ワールドミュージック町十三番地

上海、香港、マカオと流れ、明日はチェニスかモロッコか。港々の歌謡曲をたずねる旅でございます。

中華ガムランの駄菓子屋美

2006-11-27 01:38:42 | アジア


 ”Degung Bali・Top Hits Mandarin & Taiwanese Songs”

 以前、この”Degung Bali”シリーズでは、バリ+スンダ風のガムラン・サウンドでコテコテの日本の歌謡曲を演奏した盤を「何をやりたいんだ?」との疑問符つきで話題にしましたが、これもそのシリーズの新作。今回は中国のヒット曲をガムラン・サウンドで聴かせる趣向のようです。

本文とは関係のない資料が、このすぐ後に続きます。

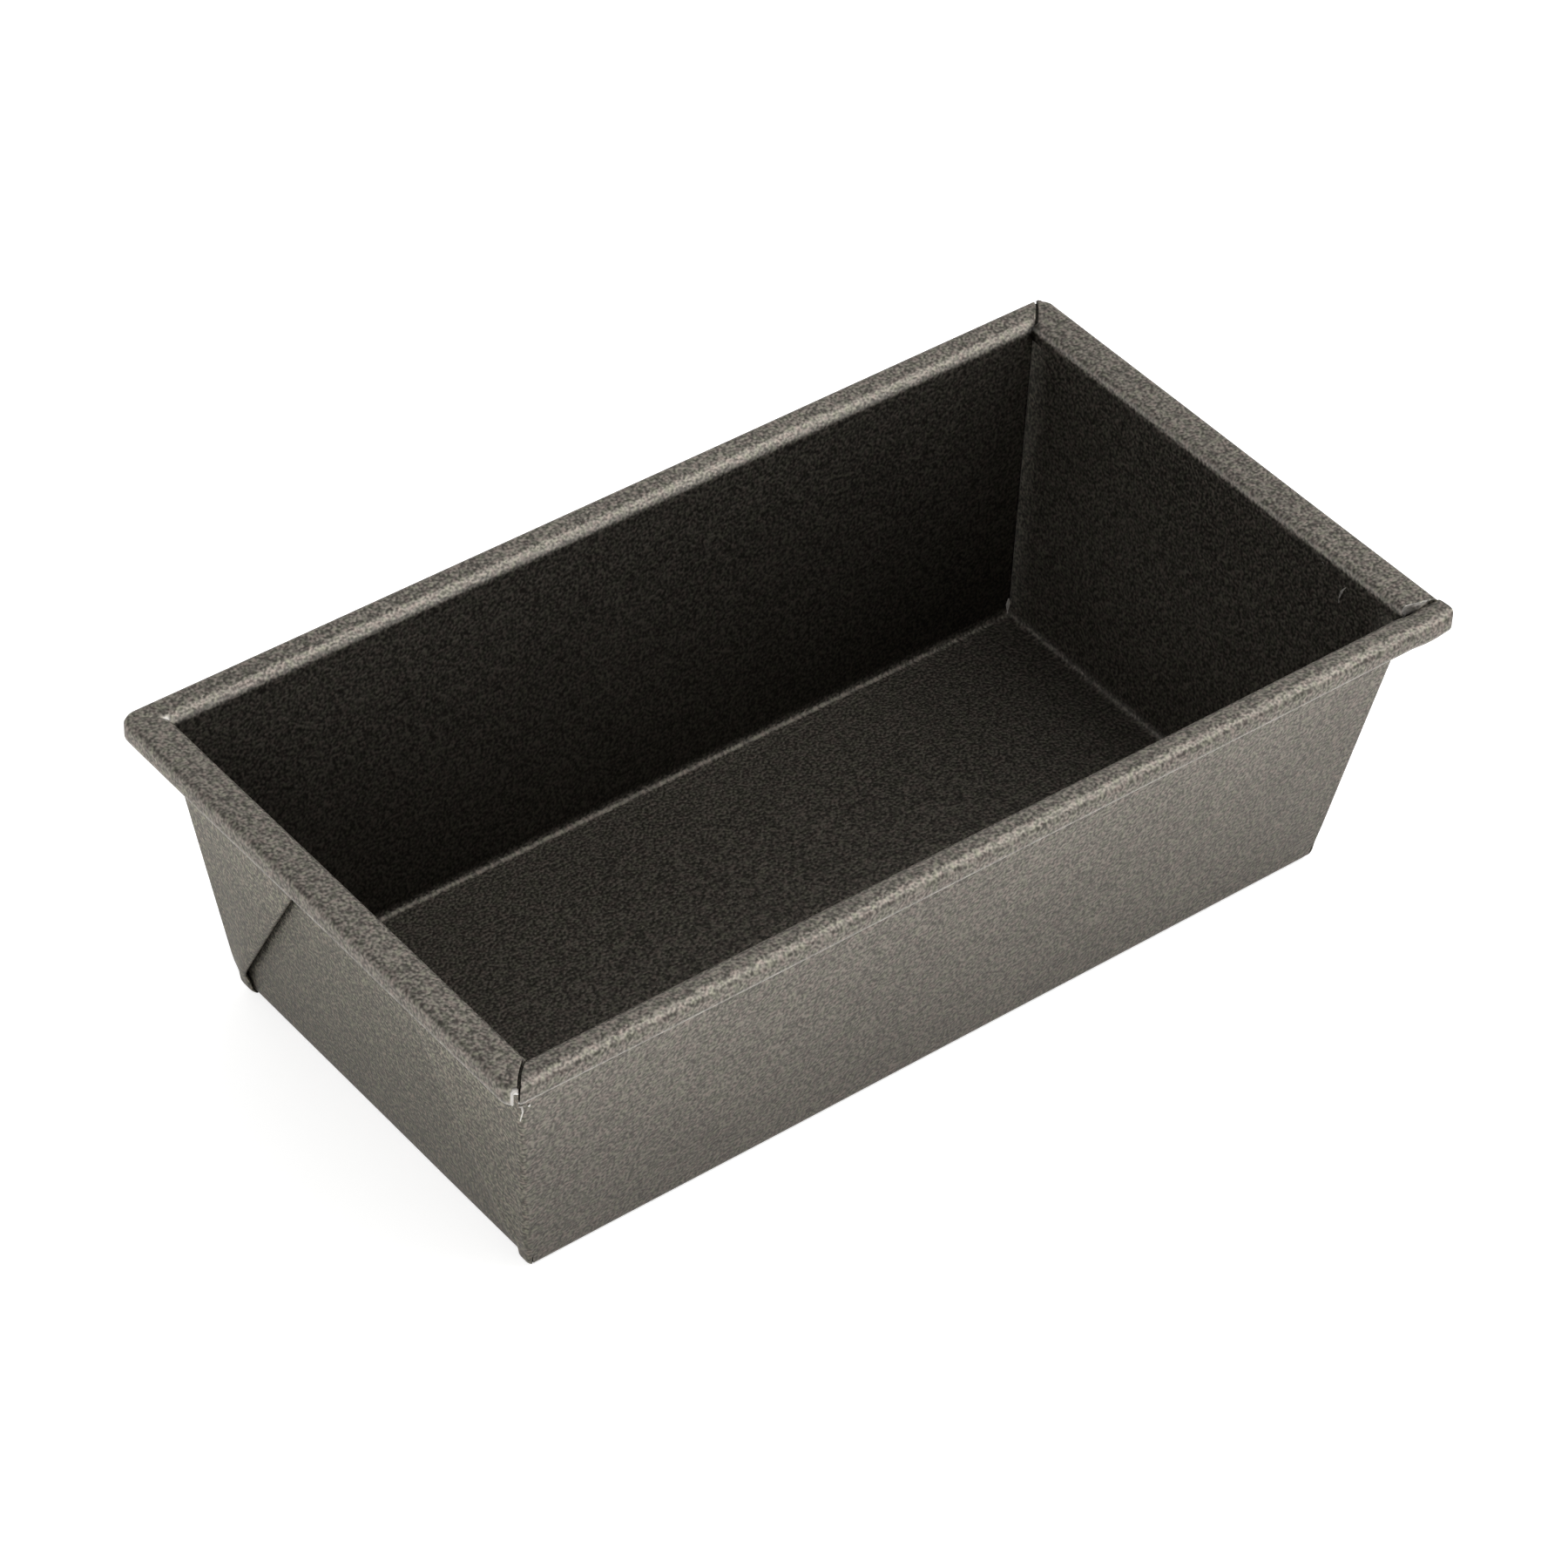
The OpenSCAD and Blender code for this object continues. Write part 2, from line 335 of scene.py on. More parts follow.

 一聴、”日本篇”のように異様な感触はありません。ガムランの音の中に中華ポップスのメロディは無理なく溶け込み、スムーズに流れて行く。元々、中華方面と東南アジア、文化の基盤にかなり共通するものがあるってことなんでしょう。爽やか、爽やか。

 今回はともかく、ジャケにすべて、”この作品が何であるか、どう受け取ればよいのか”が明記されているんで、分かりやすいです。まずタイトル、”Degung Bali”の上に”ラウンジミュージック”と記されているし、内ジャケには”リラクゼーションのための音楽”とあり、つまりは「なんじゃこれは!」なんて野暮な疑問符は放り出して、昼寝気分で聴いていれば良いわけであります。

 で、「スンダのデグンとバリのガムランの美しいメロディとエキゾティックなリズムを、そして優しい鳥たちの声の響きを、昔々の中国皇帝が後宮の庭でそうしたようにお楽しみください」なんて事も書いてありますな。そういうイメージで作られた盤である、と。なるほどね。そんな甘美な幻想世界は、確かに構築されていると感じます。

 そうそう、ジャケの隅に”Feat;Birdsong”とあり、実際、盤のあちこちに鳥のさえずりの声が収められているんでした。現実世界の鳥たちが盛んに鳴き始める早朝などに聴いていると、CDの中の鳥の声と区別が付かなくなり、ますます不思議な感触にとらわれますな。というか、聴き終えて記憶に残っているのは、その鳥たちの鳴き声ばかりだったりもします。アルバムの本当の主人公は、この鳥たちだったのだろうか?

 それにしても良いジャケ画だなあ。赤を基調とした、昔のメンコとかに描かれていたようなカラフルな駄菓子屋美(?)が嬉しくて、これだけでも持っていたくなるのでありました。